— Begin —
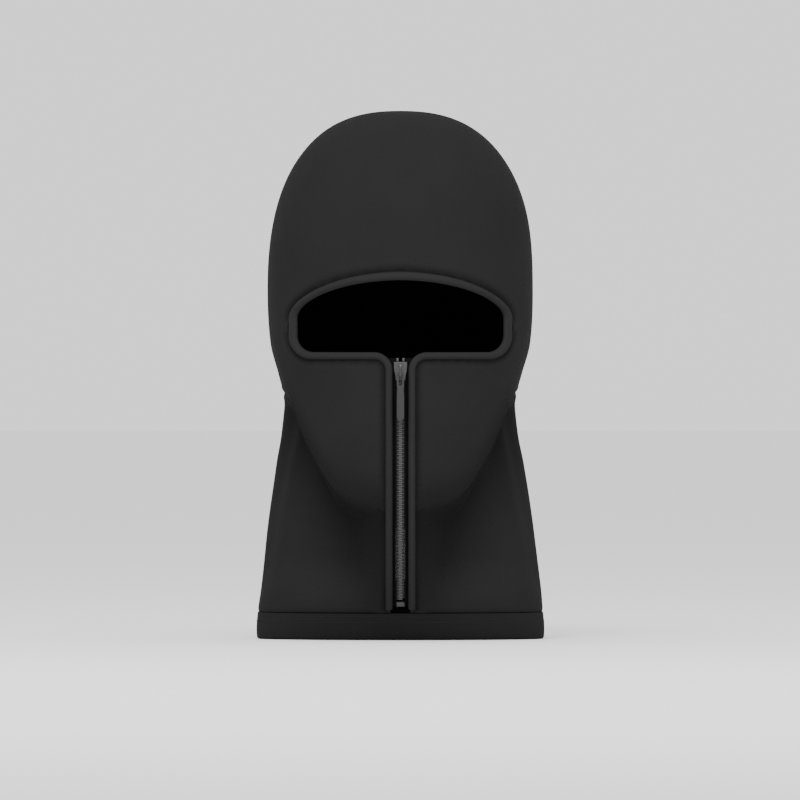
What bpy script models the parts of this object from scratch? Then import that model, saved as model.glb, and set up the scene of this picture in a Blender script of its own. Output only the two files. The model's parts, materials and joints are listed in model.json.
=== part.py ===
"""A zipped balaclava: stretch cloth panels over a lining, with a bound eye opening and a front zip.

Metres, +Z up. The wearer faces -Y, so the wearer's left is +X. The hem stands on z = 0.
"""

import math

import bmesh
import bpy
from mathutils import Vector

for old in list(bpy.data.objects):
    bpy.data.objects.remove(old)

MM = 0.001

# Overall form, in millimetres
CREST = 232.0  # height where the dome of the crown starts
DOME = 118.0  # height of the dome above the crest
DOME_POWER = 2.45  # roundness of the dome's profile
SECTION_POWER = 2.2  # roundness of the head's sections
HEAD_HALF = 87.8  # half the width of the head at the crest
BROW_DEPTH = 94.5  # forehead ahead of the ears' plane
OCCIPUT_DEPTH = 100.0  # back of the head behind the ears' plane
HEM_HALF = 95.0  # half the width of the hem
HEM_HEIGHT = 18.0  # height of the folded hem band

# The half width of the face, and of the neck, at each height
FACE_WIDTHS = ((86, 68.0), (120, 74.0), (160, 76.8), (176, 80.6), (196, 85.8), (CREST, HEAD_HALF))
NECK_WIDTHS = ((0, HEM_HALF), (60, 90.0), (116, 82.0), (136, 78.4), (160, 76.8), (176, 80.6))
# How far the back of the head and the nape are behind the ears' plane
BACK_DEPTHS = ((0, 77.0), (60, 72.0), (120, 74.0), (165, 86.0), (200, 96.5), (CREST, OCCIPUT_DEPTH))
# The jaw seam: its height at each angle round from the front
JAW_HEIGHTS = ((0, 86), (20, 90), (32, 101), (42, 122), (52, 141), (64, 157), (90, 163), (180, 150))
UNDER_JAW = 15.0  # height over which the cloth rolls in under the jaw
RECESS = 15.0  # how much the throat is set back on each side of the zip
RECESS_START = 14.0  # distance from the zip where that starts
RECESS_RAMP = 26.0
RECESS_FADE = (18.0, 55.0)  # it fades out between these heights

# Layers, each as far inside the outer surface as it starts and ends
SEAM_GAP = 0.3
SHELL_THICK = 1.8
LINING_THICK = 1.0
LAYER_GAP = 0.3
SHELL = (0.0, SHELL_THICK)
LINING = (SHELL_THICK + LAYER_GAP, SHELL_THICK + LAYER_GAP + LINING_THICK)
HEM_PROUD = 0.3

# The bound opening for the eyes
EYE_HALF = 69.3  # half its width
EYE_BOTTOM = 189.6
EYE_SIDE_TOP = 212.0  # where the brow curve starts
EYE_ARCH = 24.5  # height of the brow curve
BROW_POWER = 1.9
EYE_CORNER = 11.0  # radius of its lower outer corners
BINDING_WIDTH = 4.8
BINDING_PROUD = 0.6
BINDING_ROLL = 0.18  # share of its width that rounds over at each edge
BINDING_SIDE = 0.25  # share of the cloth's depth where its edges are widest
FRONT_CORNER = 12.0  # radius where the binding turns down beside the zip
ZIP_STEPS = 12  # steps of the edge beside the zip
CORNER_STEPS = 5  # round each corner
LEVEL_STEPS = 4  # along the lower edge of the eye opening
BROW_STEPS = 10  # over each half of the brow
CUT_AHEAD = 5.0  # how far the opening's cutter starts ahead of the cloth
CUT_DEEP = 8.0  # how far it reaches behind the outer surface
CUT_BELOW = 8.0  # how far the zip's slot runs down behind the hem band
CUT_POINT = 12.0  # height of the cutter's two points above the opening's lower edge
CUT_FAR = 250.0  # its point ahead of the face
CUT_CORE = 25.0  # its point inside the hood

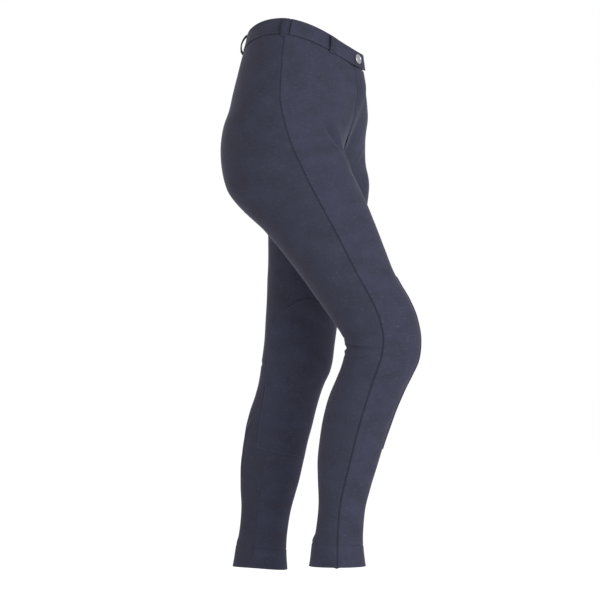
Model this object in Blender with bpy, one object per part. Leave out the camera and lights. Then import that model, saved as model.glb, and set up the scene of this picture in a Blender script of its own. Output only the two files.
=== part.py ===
— End —
◆ WHAT YOU WILL DO:
Repeat every entry exactly, please.

◆ CORRECT OUTPUT:
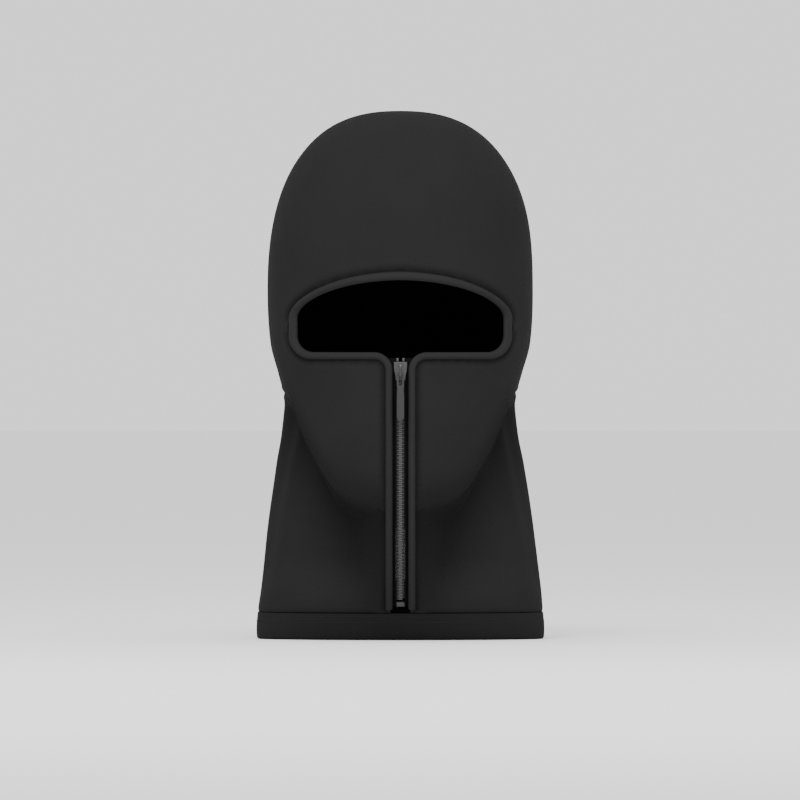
What bpy script models the parts of this object from scratch? Then import that model, saved as model.glb, and set up the scene of this picture in a Blender script of its own. Output only the two files. The model's parts, materials and joints are listed in model.json.
=== part.py ===
"""A zipped balaclava: stretch cloth panels over a lining, with a bound eye opening and a front zip.

Metres, +Z up. The wearer faces -Y, so the wearer's left is +X. The hem stands on z = 0.
"""

import math

import bmesh
import bpy
from mathutils import Vector

for old in list(bpy.data.objects):
    bpy.data.objects.remove(old)

MM = 0.001

# Overall form, in millimetres
CREST = 232.0  # height where the dome of the crown starts
DOME = 118.0  # height of the dome above the crest
DOME_POWER = 2.45  # roundness of the dome's profile
SECTION_POWER = 2.2  # roundness of the head's sections
HEAD_HALF = 87.8  # half the width of the head at the crest
BROW_DEPTH = 94.5  # forehead ahead of the ears' plane
OCCIPUT_DEPTH = 100.0  # back of the head behind the ears' plane
HEM_HALF = 95.0  # half the width of the hem
HEM_HEIGHT = 18.0  # height of the folded hem band

# The half width of the face, and of the neck, at each height
FACE_WIDTHS = ((86, 68.0), (120, 74.0), (160, 76.8), (176, 80.6), (196, 85.8), (CREST, HEAD_HALF))
NECK_WIDTHS = ((0, HEM_HALF), (60, 90.0), (116, 82.0), (136, 78.4), (160, 76.8), (176, 80.6))
# How far the back of the head and the nape are behind the ears' plane
BACK_DEPTHS = ((0, 77.0), (60, 72.0), (120, 74.0), (165, 86.0), (200, 96.5), (CREST, OCCIPUT_DEPTH))
# The jaw seam: its height at each angle round from the front
JAW_HEIGHTS = ((0, 86), (20, 90), (32, 101), (42, 122), (52, 141), (64, 157), (90, 163), (180, 150))
UNDER_JAW = 15.0  # height over which the cloth rolls in under the jaw
RECESS = 15.0  # how much the throat is set back on each side of the zip
RECESS_START = 14.0  # distance from the zip where that starts
RECESS_RAMP = 26.0
RECESS_FADE = (18.0, 55.0)  # it fades out between these heights

# Layers, each as far inside the outer surface as it starts and ends
SEAM_GAP = 0.3
SHELL_THICK = 1.8
LINING_THICK = 1.0
LAYER_GAP = 0.3
SHELL = (0.0, SHELL_THICK)
LINING = (SHELL_THICK + LAYER_GAP, SHELL_THICK + LAYER_GAP + LINING_THICK)
HEM_PROUD = 0.3

# The bound opening for the eyes
EYE_HALF = 69.3  # half its width
EYE_BOTTOM = 189.6
EYE_SIDE_TOP = 212.0  # where the brow curve starts
EYE_ARCH = 24.5  # height of the brow curve
BROW_POWER = 1.9
EYE_CORNER = 11.0  # radius of its lower outer corners
BINDING_WIDTH = 4.8
BINDING_PROUD = 0.6
BINDING_ROLL = 0.18  # share of its width that rounds over at each edge
BINDING_SIDE = 0.25  # share of the cloth's depth where its edges are widest
FRONT_CORNER = 12.0  # radius where the binding turns down beside the zip
ZIP_STEPS = 12  # steps of the edge beside the zip
CORNER_STEPS = 5  # round each corner
LEVEL_STEPS = 4  # along the lower edge of the eye opening
BROW_STEPS = 10  # over each half of the brow
CUT_AHEAD = 5.0  # how far the opening's cutter starts ahead of the cloth
CUT_DEEP = 8.0  # how far it reaches behind the outer surface
CUT_BELOW = 8.0  # how far the zip's slot runs down behind the hem band
CUT_POINT = 12.0  # height of the cutter's two points above the opening's lower edge
CUT_FAR = 250.0  # its point ahead of the face
CUT_CORE = 25.0  # its point inside the hood

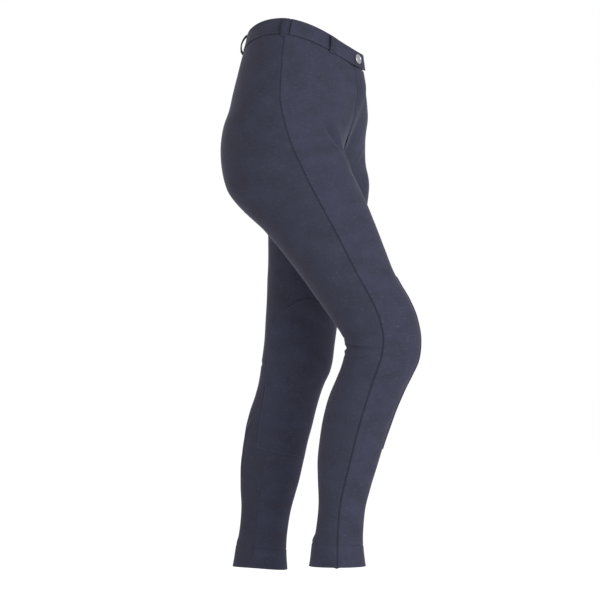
Model this object in Blender with bpy, one object per part. Leave out the camera and lights. Then import that model, saved as model.glb, and set up the scene of this picture in a Blender script of its own. Output only the two files.
=== part.py ===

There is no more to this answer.